The Justice Department's National Institute of Justice (NIJ) and Bureau of Justice Assistance (BJA) will spend $7 million for research on "correctional culture and climate." The grant program follows a partnership between NIJ and the Federal Bureau of Prisons (BOP) to "examine all facets of the use of restrictive housing in federal facilities." Restrictive housing encompasses solitary confinement. The correctional culture program was announced Tuesday by Associate Attorney General Vanita Gupta at NIJ's revived research conference, which had not been held in 12 years. The meeting is being held in Arlington, Va. "We know that strategies to retain correctional officers can benefit from improvements in workplace culture and climate," Gupta said. She added, "BJA is seeking a provider to support agencies’ efforts to create safer and more humane environments for people who work, visit, and are confined" in federal prisons. Gupta vowed that these and other DOJ programs will be rigorously evaluated. President Biden ran on a pledge to end most solitary confinement in federal facilities and issued an executive order a year ago to overhaul the practice, but NBC News found its use increasing in the subsequent months. A Justice Department report in February said a task force of federal prison officials was examining the use of restrictive housing and "actively investigating" why the number of prisoners being held in restrictive housing has surged in recent years, NBC said..

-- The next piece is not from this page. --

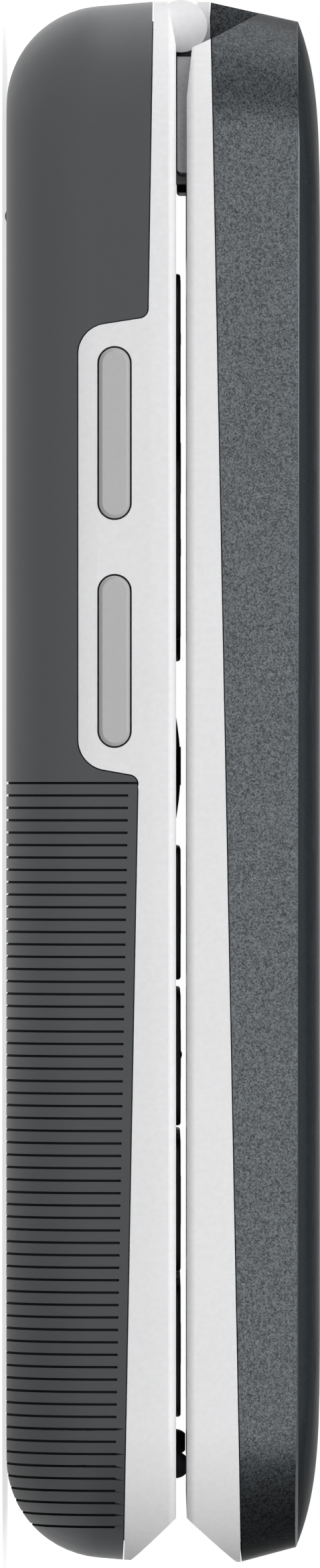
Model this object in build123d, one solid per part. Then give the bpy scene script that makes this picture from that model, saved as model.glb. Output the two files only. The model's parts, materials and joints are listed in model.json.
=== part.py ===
from build123d import *
import math
import os

# A flip phone, shut and lying on its back.
# X runs across the phone, Y towards the hinge end and Z from the back to the lid's top.
# The origin is under the middle of the phone, level with the raised dot on its back.
# All sizes are millimetres and all angles degrees.

# Overall form
LENGTH = 102.0
WIDTH = 53.0
END_Y = LENGTH / 2      # hinge end
FOOT_Y = -LENGTH / 2    # thumb end
CORNER_R = 9.0          # plan corners of both halves
DOT_PROUD = 0.25        # the raised dot of the assistance button, which the phone rests on
BASE_THICKNESS = 11.06  # back to keypad face
FACE_GAP = 0.70         # shut gap between the keypad face and the lid's inner face
LID_WALL_RISE = 7.25    # lid's inner face to the line where its wall meets the domed top
CROWN_RISE = 1.50       # dome above that line

# Base shell
BASE_DRAFT = 4.5        # lean of the walls below the waist
WAIST_DROP = 1.50       # straight wall under the keypad face
BACK_EDGE_R = 6.5       # rounding of the back into the walls
BASE_WALL = 1.20
DECK = 1.20             # plate that the keys stand in
FACE_EDGE_R = 0.55
SEAM_GAP = 0.08         # line between two shells
LIP = 0.80              # frame's lip inside the rear cover
LIP_FIT = 0.06
LIP_DROP = 3.10         # lip's reach below the keypad deck

# Seam between pale frame and rear cover, as drops below the keypad face
SEAM_DROP_HINGE = 1.48
SEAM_DROP_UPPER = 1.82
SEAM_DROP_LOWER = 2.46
SEAM_DROP_FOOT = 3.43
BULGE_DROP = 6.38       # frame's side bulges, which hold the side keys and the charging socket
BULGE_TOP_Y = END_Y - 20.8
BULGE_FOOT_Y = END_Y - 50.65
BULGE_LEAN = 0.70
BULGE_INNER_R = 2.0
BULGE_OUTER_R = 0.60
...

In a panel discussion at the conference, Grant Duwe, research director of the Minnesota Department of Corrections, said that "warehousing" of prisoners at facilities around the U.S. is not only "criminogenic" but it reduces inmates' job opportunities after their release and hastens their deaths. "When we warehouse people, it makes things worse," Duwe said. Addressing the beginning of the three-day conference, Attorney General Merrick Garland said DOJ grantees "have conducted essential research related to understanding, and preventing, mass shootings. This includes the development of a mass attack defense toolkit. That toolkit is an evidence-informed guide to deterring, detecting, and stopping plots to commit mass shootings and other mass attacks." Garland added, 'Researchers studying the tragedy of mass shootings in schools have identified the impact of measures like threat assessments, tip lines, and safe storage of firearms in reducing the risk of those shootings."